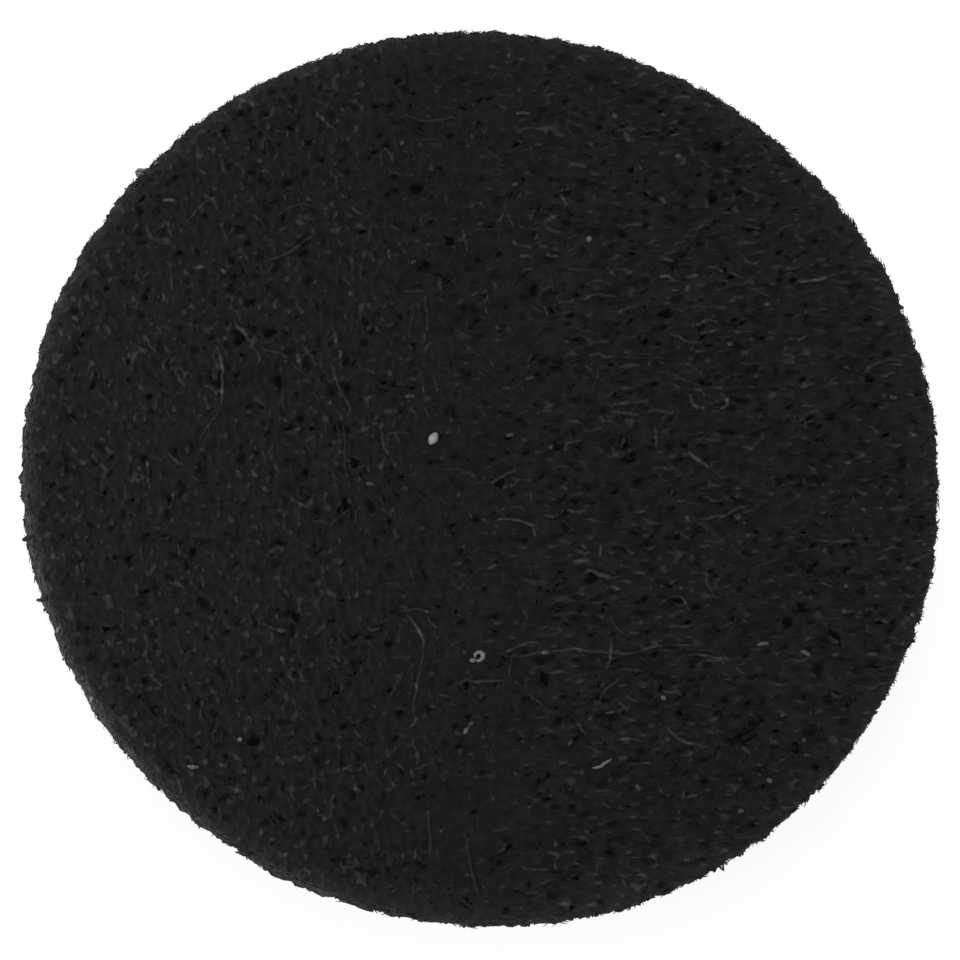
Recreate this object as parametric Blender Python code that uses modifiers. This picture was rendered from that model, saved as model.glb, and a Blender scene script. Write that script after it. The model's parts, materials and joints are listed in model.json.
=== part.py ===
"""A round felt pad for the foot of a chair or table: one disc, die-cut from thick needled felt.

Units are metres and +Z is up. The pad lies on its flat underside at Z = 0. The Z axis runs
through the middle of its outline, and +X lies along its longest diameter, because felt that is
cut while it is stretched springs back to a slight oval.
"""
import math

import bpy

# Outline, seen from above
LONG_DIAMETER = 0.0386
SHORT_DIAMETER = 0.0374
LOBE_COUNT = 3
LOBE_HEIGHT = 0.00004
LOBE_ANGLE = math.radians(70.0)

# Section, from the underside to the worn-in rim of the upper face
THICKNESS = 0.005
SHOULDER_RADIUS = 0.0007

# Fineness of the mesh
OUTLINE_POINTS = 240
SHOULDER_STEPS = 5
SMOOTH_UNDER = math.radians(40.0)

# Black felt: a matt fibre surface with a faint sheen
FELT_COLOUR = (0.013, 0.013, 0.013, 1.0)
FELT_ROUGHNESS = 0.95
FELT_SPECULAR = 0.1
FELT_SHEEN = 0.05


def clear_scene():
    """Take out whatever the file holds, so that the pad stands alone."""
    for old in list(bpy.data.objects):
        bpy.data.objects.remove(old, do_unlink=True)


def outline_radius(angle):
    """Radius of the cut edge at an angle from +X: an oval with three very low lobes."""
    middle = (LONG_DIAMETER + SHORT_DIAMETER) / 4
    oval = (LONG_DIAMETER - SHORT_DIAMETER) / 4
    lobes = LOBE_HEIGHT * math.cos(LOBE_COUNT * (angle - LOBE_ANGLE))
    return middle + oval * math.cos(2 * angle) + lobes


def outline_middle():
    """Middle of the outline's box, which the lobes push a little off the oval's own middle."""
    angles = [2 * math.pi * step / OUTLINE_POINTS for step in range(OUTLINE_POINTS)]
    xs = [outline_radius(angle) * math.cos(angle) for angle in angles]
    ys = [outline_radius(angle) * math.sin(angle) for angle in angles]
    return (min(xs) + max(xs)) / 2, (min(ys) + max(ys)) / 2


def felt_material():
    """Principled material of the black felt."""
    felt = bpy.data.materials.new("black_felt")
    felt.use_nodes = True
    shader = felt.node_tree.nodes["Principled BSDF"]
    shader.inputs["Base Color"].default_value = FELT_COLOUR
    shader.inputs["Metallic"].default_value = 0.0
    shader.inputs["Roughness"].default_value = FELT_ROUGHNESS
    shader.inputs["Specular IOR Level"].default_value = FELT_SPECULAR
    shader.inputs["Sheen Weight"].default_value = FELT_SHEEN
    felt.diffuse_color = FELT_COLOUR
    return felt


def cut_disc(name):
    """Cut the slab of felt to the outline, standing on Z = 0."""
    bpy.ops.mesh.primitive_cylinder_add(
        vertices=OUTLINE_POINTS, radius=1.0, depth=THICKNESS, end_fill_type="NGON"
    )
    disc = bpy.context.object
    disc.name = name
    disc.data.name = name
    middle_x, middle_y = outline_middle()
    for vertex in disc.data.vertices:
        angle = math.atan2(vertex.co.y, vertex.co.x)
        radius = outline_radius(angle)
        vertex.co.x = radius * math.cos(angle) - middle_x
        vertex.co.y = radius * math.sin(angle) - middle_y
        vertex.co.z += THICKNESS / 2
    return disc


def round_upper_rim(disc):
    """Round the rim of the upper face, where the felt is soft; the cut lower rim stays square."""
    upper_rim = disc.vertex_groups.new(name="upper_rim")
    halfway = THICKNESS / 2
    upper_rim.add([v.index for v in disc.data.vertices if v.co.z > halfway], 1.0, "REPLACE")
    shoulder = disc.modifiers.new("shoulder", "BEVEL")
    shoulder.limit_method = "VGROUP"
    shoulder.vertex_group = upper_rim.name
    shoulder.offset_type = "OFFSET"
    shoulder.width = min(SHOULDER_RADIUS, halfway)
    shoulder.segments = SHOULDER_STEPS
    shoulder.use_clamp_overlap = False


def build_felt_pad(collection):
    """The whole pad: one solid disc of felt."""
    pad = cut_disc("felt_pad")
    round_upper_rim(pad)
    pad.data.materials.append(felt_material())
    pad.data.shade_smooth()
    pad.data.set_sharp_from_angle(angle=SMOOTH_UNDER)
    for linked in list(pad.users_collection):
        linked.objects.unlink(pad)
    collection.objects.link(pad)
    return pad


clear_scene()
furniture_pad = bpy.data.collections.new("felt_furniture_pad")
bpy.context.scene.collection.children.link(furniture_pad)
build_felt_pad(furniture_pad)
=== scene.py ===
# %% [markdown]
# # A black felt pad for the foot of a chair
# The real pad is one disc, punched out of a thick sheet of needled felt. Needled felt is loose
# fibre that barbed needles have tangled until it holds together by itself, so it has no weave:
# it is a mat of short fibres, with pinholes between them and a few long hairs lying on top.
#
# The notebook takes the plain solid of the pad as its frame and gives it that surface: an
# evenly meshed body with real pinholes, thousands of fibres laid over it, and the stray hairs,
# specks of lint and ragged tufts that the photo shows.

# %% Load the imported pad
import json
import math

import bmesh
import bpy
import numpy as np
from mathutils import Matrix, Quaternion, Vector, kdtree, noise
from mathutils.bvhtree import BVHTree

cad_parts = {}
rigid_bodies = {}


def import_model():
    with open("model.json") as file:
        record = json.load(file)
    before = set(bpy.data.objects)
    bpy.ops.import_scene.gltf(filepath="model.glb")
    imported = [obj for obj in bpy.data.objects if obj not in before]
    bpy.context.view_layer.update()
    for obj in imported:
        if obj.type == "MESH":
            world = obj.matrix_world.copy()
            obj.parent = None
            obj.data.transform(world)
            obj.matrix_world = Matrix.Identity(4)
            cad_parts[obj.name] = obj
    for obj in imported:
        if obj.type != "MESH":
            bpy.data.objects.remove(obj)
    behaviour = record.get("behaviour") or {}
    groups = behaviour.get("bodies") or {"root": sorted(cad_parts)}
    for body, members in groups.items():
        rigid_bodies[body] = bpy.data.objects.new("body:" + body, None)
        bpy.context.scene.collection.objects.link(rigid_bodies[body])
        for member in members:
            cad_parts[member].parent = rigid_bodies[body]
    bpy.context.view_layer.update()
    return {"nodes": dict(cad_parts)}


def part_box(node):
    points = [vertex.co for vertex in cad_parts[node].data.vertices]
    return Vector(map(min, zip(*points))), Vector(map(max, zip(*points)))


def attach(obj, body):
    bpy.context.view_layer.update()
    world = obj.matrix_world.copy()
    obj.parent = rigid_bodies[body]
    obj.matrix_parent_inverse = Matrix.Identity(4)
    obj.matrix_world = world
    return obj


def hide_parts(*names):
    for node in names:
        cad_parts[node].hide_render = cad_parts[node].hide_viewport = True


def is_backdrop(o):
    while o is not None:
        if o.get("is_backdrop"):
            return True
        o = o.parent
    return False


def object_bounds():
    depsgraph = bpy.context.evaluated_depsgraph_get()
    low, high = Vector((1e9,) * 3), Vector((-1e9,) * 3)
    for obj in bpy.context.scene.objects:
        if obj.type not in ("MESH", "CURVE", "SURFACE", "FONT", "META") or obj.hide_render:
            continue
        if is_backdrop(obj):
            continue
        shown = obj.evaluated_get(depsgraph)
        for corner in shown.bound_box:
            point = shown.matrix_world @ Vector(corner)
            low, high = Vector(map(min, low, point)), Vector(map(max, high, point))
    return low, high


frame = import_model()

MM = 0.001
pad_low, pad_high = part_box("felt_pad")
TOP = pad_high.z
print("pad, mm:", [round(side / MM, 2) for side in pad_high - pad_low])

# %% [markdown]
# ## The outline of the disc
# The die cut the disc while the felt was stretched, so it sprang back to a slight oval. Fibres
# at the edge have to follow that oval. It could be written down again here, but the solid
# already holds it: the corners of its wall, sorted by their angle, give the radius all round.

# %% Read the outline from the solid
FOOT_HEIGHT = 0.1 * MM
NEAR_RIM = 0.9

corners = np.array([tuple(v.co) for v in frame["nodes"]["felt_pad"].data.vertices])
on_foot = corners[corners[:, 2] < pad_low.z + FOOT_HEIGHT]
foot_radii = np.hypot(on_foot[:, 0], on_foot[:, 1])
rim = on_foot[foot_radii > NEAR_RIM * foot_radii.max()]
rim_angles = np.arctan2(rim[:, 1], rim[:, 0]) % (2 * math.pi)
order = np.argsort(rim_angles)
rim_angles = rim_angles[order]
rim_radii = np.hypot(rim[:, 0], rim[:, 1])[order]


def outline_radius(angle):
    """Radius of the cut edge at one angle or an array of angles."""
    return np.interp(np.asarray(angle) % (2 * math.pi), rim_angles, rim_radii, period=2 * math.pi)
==
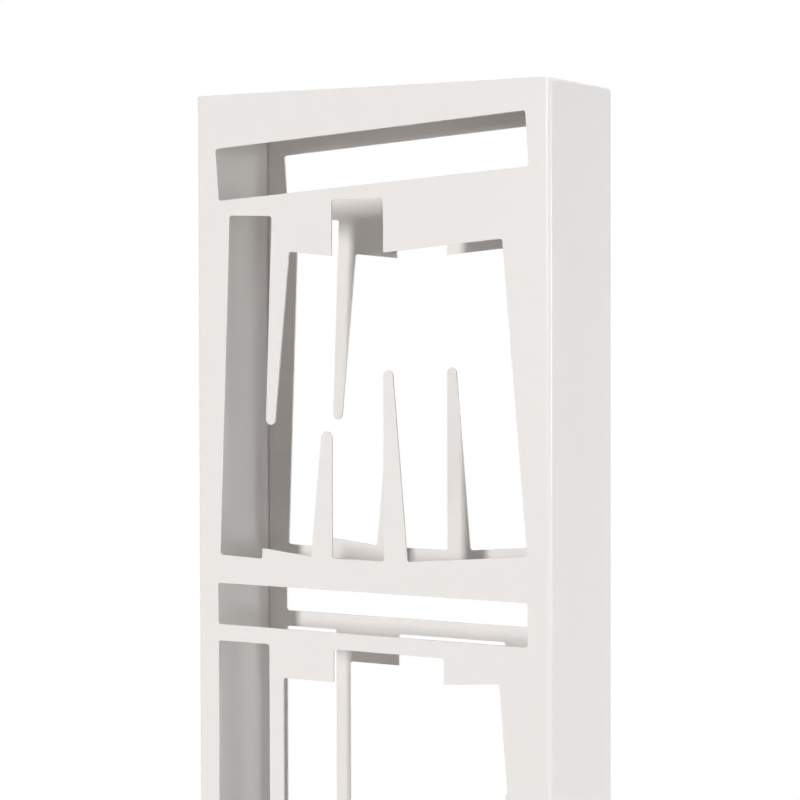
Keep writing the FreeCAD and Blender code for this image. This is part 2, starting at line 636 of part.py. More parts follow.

Your instructions: Copy out only the lines above from the one with "return True" to the one with "return np.interp(np.asarray(angle) %", inclusive, exactly as they stand.

Exercise result:
            return True
        o = o.parent
    return False


def object_bounds():
    depsgraph = bpy.context.evaluated_depsgraph_get()
    low, high = Vector((1e9,) * 3), Vector((-1e9,) * 3)
    for obj in bpy.context.scene.objects:
        if obj.type not in ("MESH", "CURVE", "SURFACE", "FONT", "META") or obj.hide_render:
            continue
        if is_backdrop(obj):
            continue
        shown = obj.evaluated_get(depsgraph)
        for corner in shown.bound_box:
            point = shown.matrix_world @ Vector(corner)
            low, high = Vector(map(min, low, point)), Vector(map(max, high, point))
    return low, high


frame = import_model()

MM = 0.001
pad_low, pad_high = part_box("felt_pad")
TOP = pad_high.z
print("pad, mm:", [round(side / MM, 2) for side in pad_high - pad_low])

# %% [markdown]
# ## The outline of the disc
# The die cut the disc while the felt was stretched, so it sprang back to a slight oval. Fibres
# at the edge have to follow that oval. It could be written down again here, but the solid
# already holds it: the corners of its wall, sorted by their angle, give the radius all round.

# %% Read the outline from the solid
FOOT_HEIGHT = 0.1 * MM
NEAR_RIM = 0.9

corners = np.array([tuple(v.co) for v in frame["nodes"]["felt_pad"].data.vertices])
on_foot = corners[corners[:, 2] < pad_low.z + FOOT_HEIGHT]
foot_radii = np.hypot(on_foot[:, 0], on_foot[:, 1])
rim = on_foot[foot_radii > NEAR_RIM * foot_radii.max()]
rim_angles = np.arctan2(rim[:, 1], rim[:, 0]) % (2 * math.pi)
order = np.argsort(rim_angles)
rim_angles = rim_angles[order]
rim_radii = np.hypot(rim[:, 0], rim[:, 1])[order]


def outline_radius(angle):
    """Radius of the cut edge at one angle or an array of angles."""
    return np.interp(np.asarray(angle) % (2 * math.pi), rim_angles, rim_radii, period=2 * math.pi)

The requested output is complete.